** Exercise goal **
Reproduce the opening lines of the records exactly, up to and including the line in which "right_corner_lift = 0.4" occurs.

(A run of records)
++++

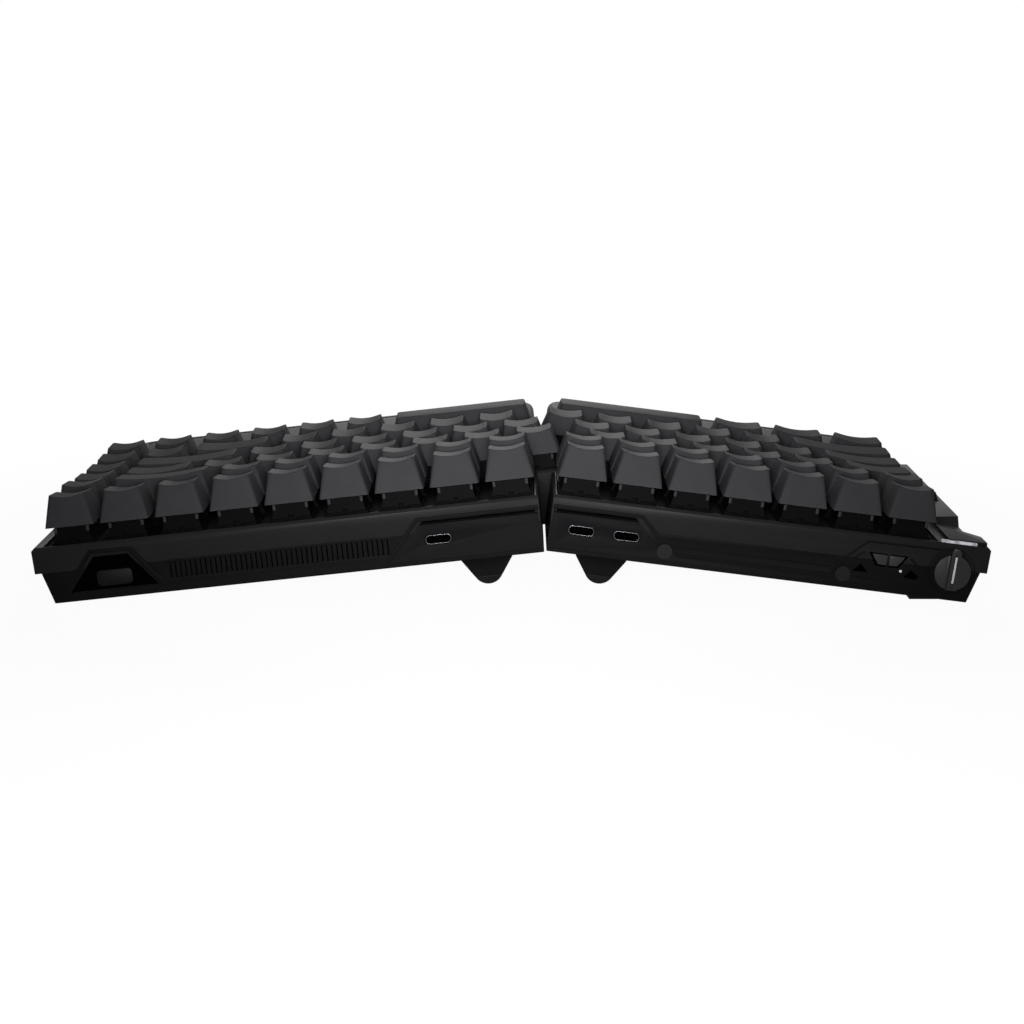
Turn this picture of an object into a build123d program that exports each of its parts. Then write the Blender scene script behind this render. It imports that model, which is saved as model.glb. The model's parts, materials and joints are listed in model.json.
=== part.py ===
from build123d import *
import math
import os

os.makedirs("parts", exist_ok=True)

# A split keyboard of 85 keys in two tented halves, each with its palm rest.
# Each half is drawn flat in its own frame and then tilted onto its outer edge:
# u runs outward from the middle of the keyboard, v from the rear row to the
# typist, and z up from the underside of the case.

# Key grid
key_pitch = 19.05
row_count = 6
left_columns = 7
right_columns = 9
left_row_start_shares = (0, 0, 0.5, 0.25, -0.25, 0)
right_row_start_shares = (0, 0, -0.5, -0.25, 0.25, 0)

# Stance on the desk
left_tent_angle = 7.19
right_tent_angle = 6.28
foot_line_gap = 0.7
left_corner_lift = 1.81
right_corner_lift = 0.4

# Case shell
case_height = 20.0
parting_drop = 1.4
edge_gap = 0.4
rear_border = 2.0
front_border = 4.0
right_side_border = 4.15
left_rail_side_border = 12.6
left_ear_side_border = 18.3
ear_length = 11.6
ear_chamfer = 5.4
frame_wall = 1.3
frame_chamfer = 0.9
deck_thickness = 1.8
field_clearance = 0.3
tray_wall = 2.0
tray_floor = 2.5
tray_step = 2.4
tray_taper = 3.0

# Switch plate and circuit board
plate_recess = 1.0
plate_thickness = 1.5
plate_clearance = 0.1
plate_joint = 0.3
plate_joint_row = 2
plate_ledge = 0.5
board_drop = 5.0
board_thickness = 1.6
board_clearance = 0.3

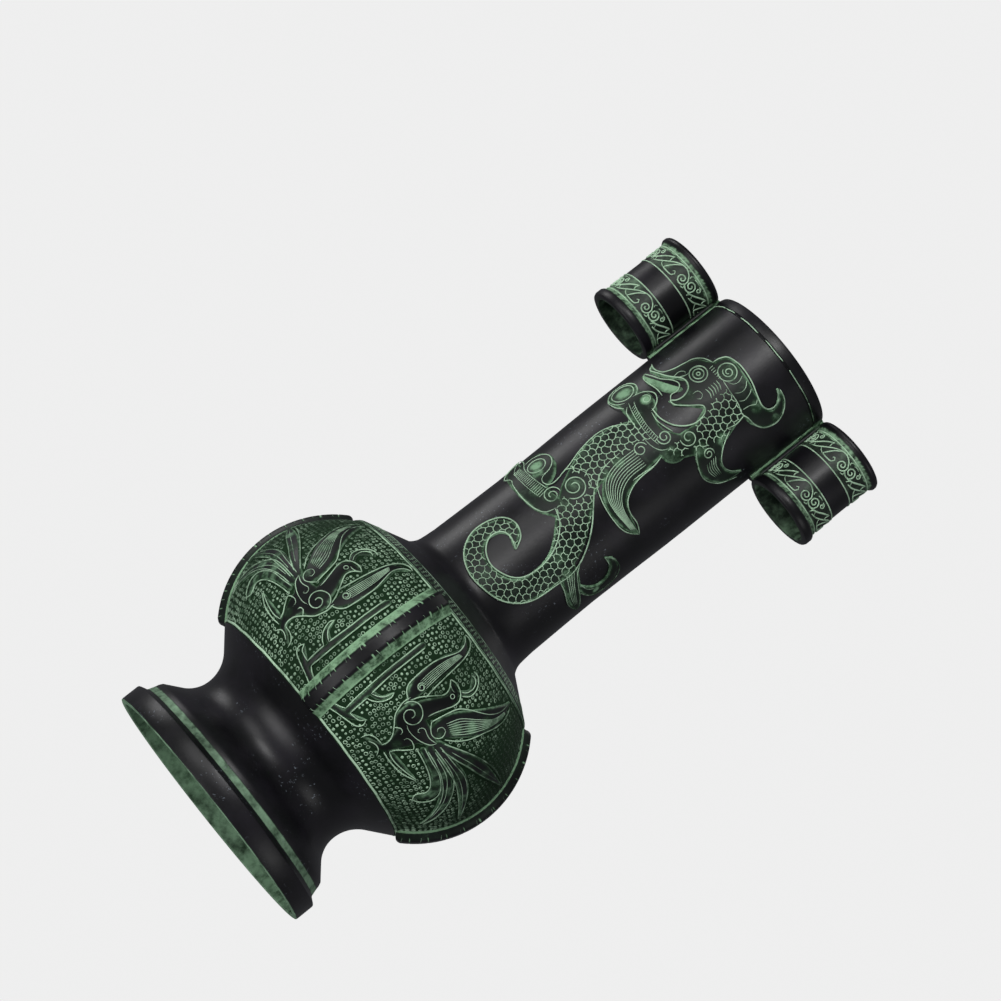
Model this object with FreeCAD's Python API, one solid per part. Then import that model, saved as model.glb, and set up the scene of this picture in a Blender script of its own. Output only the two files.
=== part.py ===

++++

** Complete response **
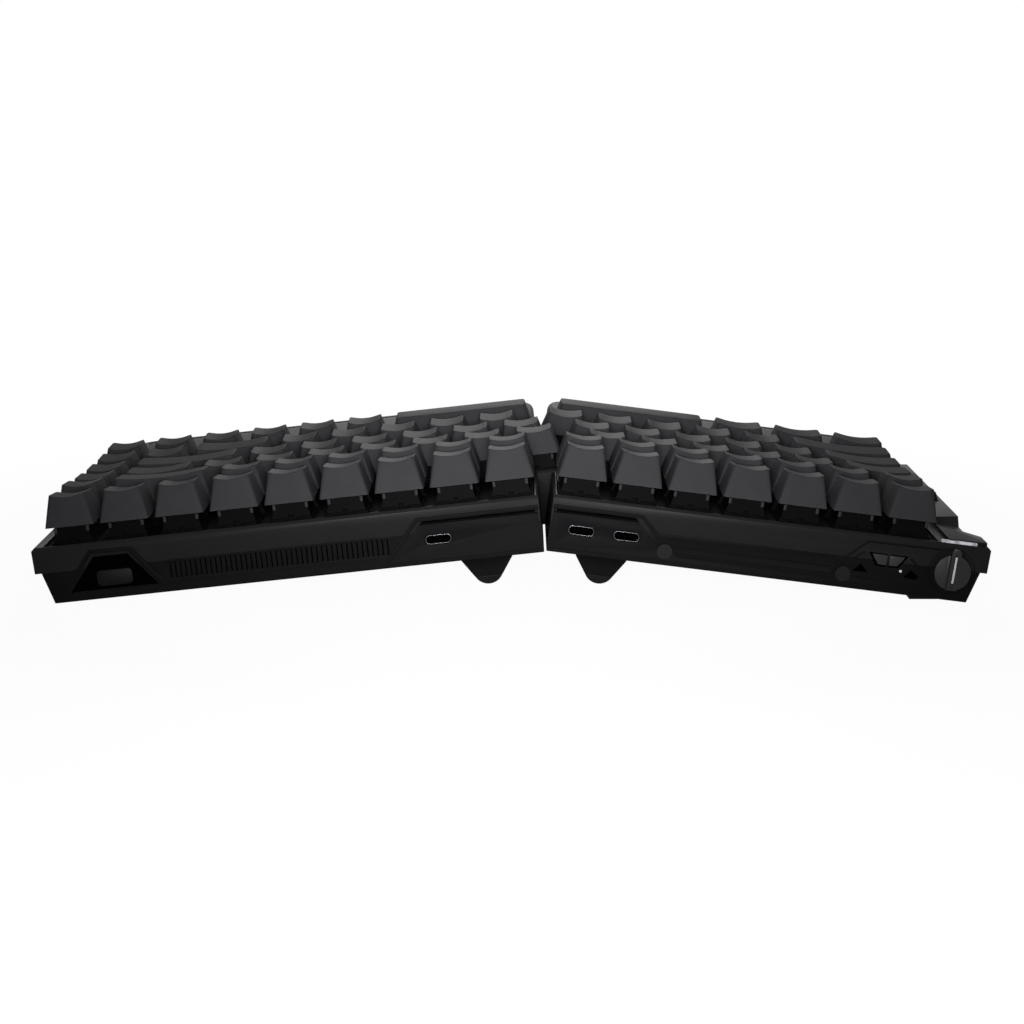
Turn this picture of an object into a build123d program that exports each of its parts. Then write the Blender scene script behind this render. It imports that model, which is saved as model.glb. The model's parts, materials and joints are listed in model.json.
=== part.py ===
from build123d import *
import math
import os

os.makedirs("parts", exist_ok=True)

# A split keyboard of 85 keys in two tented halves, each with its palm rest.
# Each half is drawn flat in its own frame and then tilted onto its outer edge:
# u runs outward from the middle of the keyboard, v from the rear row to the
# typist, and z up from the underside of the case.

# Key grid
key_pitch = 19.05
row_count = 6
left_columns = 7
right_columns = 9
left_row_start_shares = (0, 0, 0.5, 0.25, -0.25, 0)
right_row_start_shares = (0, 0, -0.5, -0.25, 0.25, 0)

# Stance on the desk
left_tent_angle = 7.19
right_tent_angle = 6.28
foot_line_gap = 0.7
left_corner_lift = 1.81
right_corner_lift = 0.4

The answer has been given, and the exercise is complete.